Economic progress means disruption and that creates pain. We could reduce that pain which would not only be a huge kindness but help to facilitate more progress. Some countries spend 2% of GDP on job transition programs. We spend 0.1%
Many European countries invest much more in their job transition programs than the United States. For the 2 percent of GDP Denmark spends on active labor market policies (training, job finding assistance, etc.), it gets high job-to-job mobility (going straight from one job to another) as well as lots of transitions in and out of employment. The rate of involuntary displacement is similar to that in other OECD countries, but the rate at which displaced workers find a job is much more rapid: three in four displaced workers find a new job within one year.
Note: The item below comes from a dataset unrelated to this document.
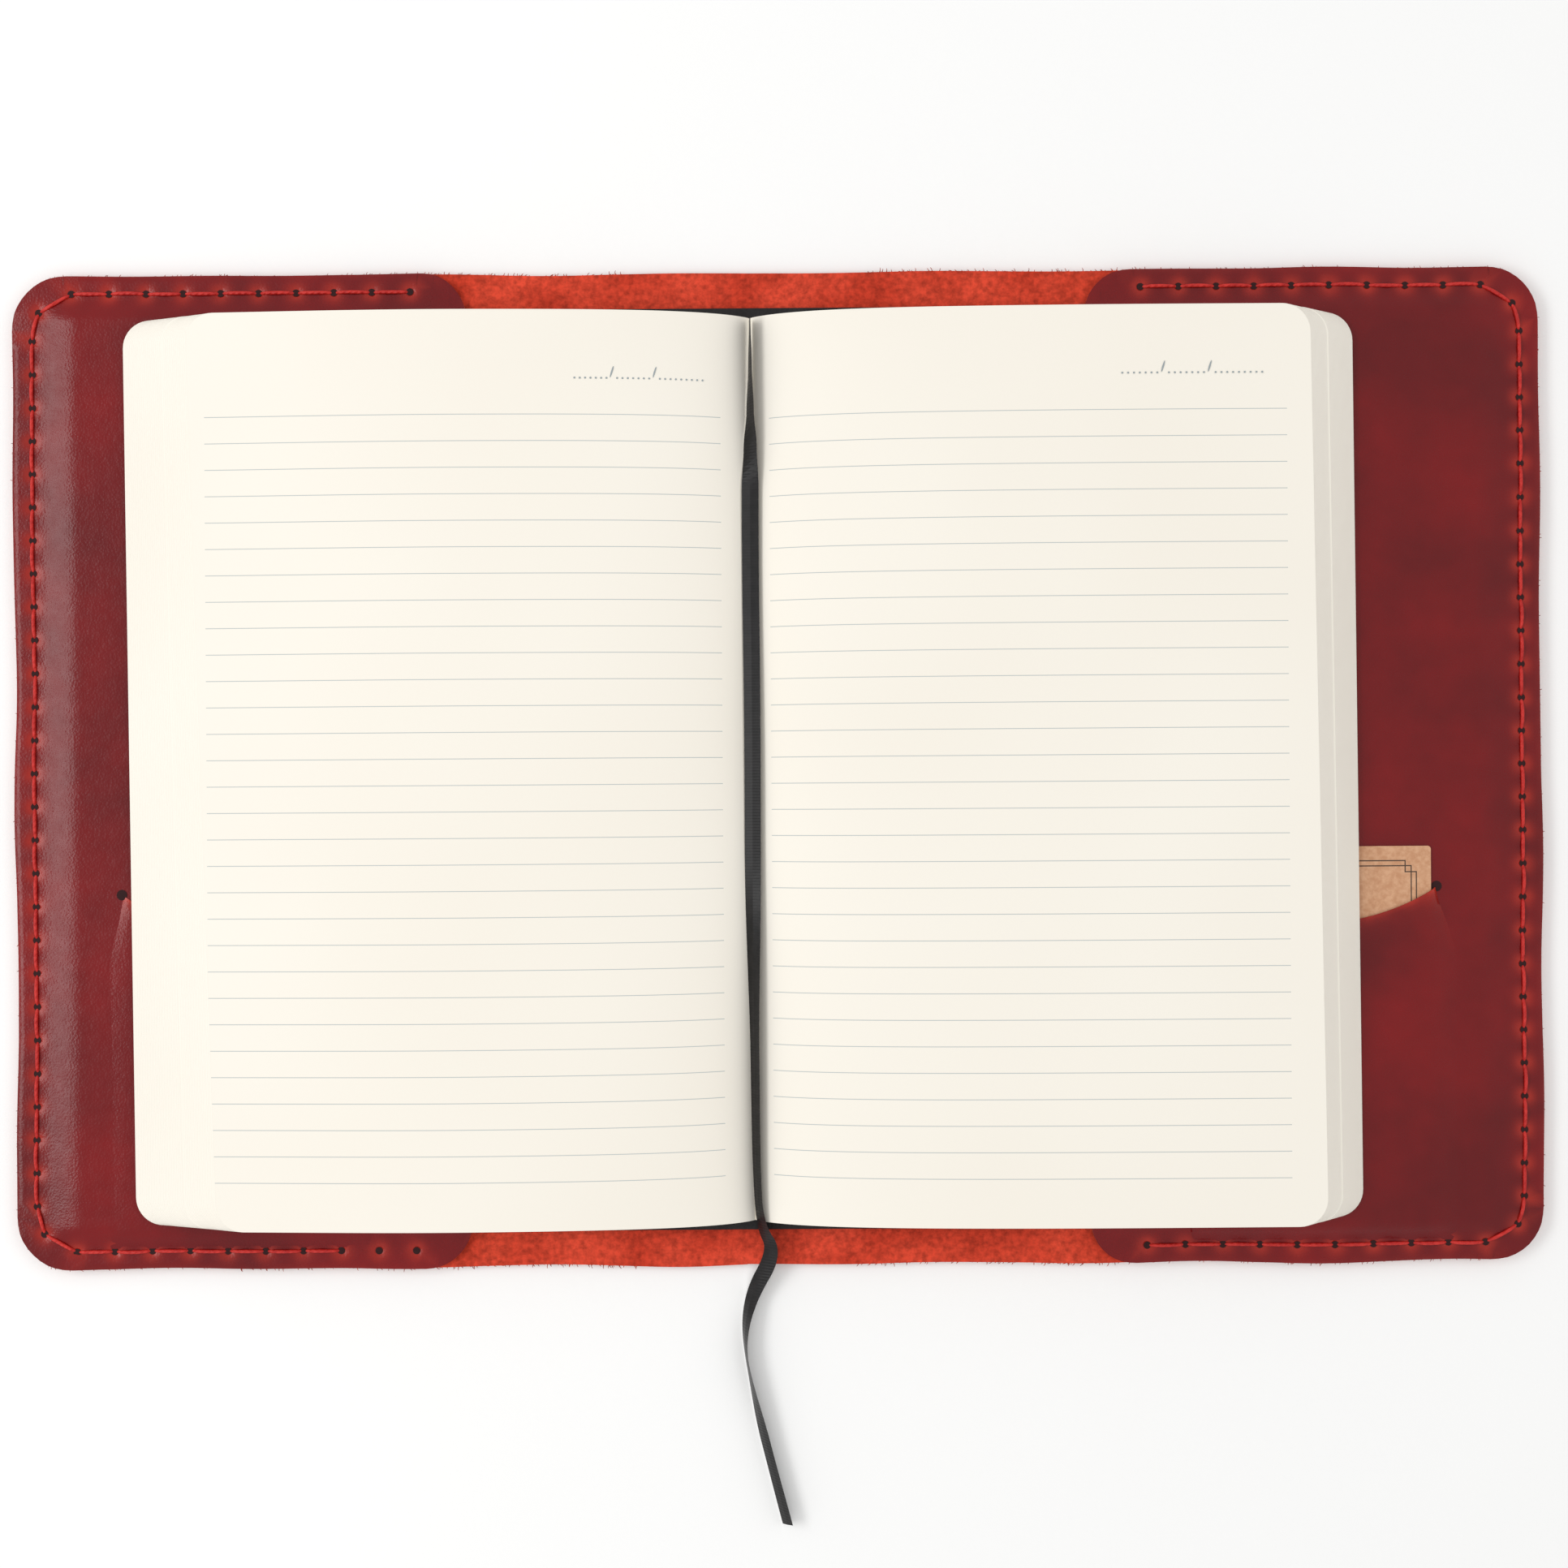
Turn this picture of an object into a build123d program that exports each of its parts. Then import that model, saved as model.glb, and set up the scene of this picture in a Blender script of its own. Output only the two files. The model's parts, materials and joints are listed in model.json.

Importantly, the Danish model survived the 2008 crisis and recession, with no large increase in involuntary unemployment at that time. Germany spends 1.45 percent of its GDP on active labor market policies, and this went up to 2.45 percent during the crisis, when unemployment was much higher than usual. In France, on the other hand, notwithstanding claims about how it wants to do more for the unemployed, expenditure on active labor market policies has been stuck at 1 percent of GDP for more than a decade. The corresponding measure for the United States is just 0.11 percent.
Banerjee, Abhijit V and Duflo, Esther. Good Economics for Hard Times (p. 314). PublicAffairs. Kindle Edition.